My understanding is that each Big 10 conference school going to a bowl game actually does split the bowl game earnings with the conference office and the other schools. The bowl game participant does get a large share of the money to account for their expenses for traveling to and from the game, but after consideration for such expenses, my understanding is the bowl pot is split equitably.
Still, I wouldn't support purposely losing games, but the NCAA does need to change. A playoff is definitely needed with at least 4 teams, but more ideally at least 8. You can still have bowl games and a playoff. With a system of dispersed conferences and decentralized scheduling, it is difficult to pick just 2 teams deserving of competing for a national title in most years.
Why not try something a little more in line with using a back door to begin creation of a playoff system. We currently have the SEC, ACC, and Big 12 with championship games, while the Big East, Big 10 and Pac 10 don't. Get each of these conferences to 12 teams and create conference championship games. It puts us one step closer to a true champion.
The second step woudl be easy, the 6 conference champions plus 2 at large teams could play a playoff.
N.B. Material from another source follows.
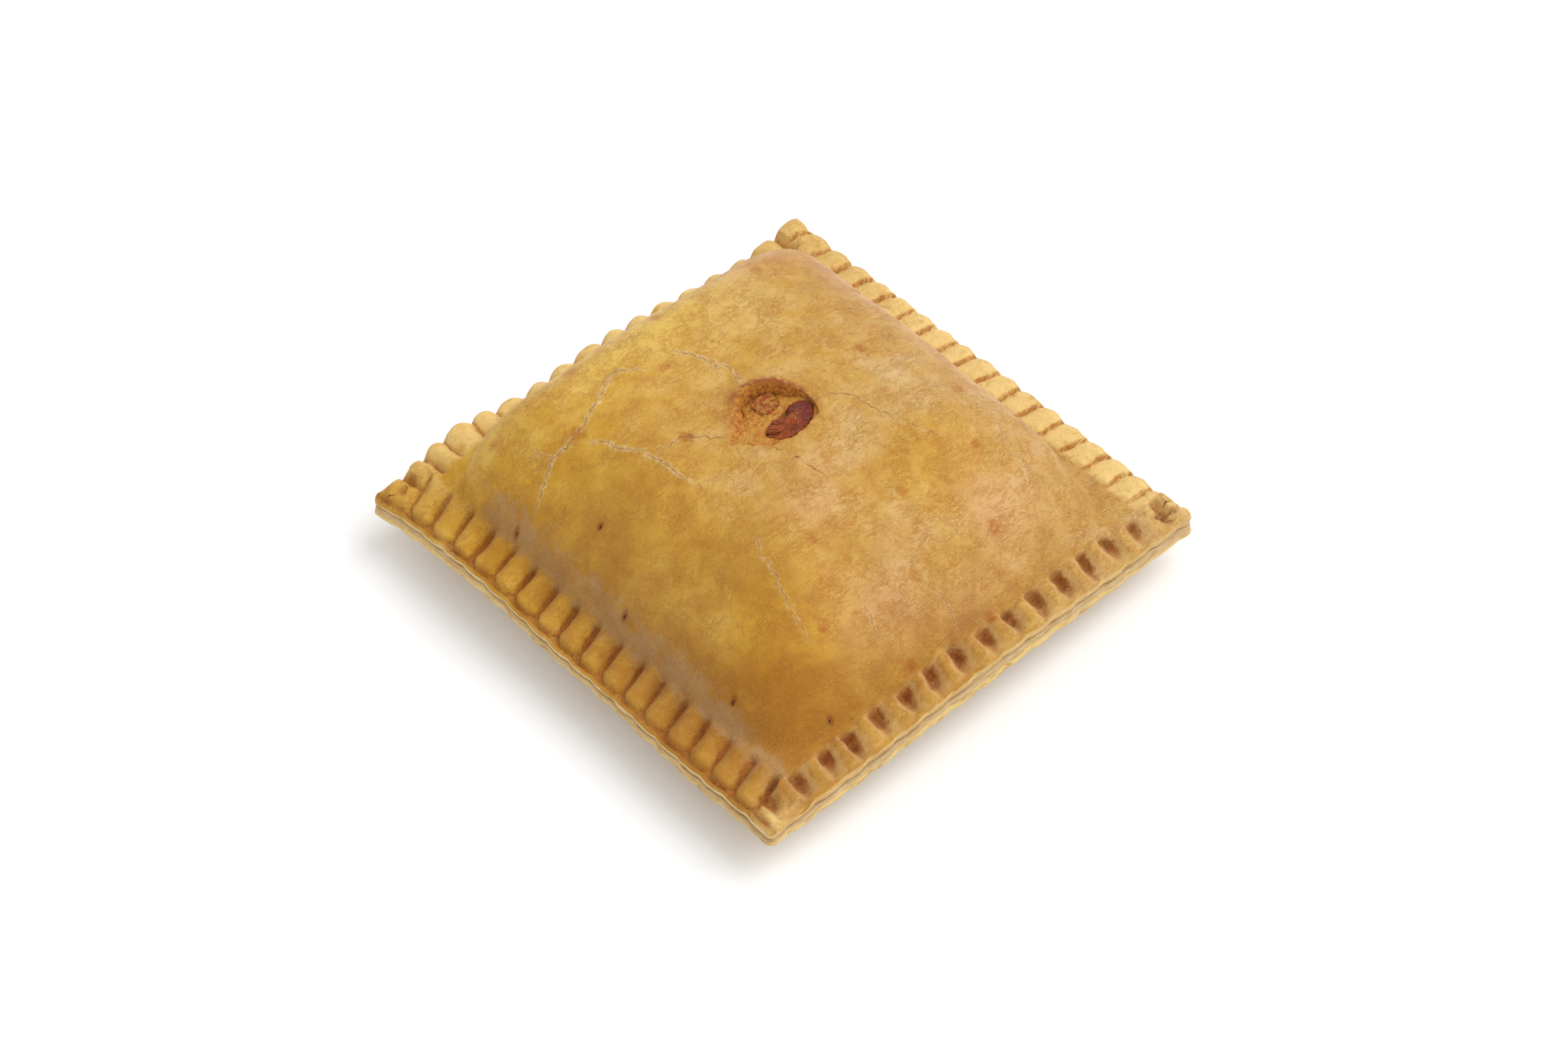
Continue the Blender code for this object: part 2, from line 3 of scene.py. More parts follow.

That should allow for all the teams that would have a realistic chance at winning a nationsl championship to play for it. Bowls could be continued as they are now, just rotate the lower tier bowls for the playoffs and the current BCS bowls rotate the final games in the series.
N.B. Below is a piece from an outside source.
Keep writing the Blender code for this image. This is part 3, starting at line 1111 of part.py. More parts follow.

Is it perfect, no. But I think if even the first step, 6 conference championship games, would take us a long way toward a true national champion.








i like this conspiracy.
except for the fact that conspiring one particular conference team to an undefeated record doesn't benefit the conference. i don't know if it's the entire sum, but definitely a very very large percentage of any bowl revenue goes to the school, not the conference.
conspire to push Ohio State into the national title game instead of the Rose Bowl, and all you're doing is increasing the chunk of money that they'll re-invest in their athletic department (on top of the $108 million they already spend).
that would only serve to re-establish the gap between the haves (Florida, LSU, Ohio State, Michigan, USC) and the have nots.
Leave the system where it is, with all of the Big 12, Pac 10, SEC, Big 10, and ACC teams kicking the crap out of each other so that there is rarely a clear winner and the teams are so exhausted by the end of the regular season that it affects their performance in the bowl games. Then we can continue the push for a playoff system, I say.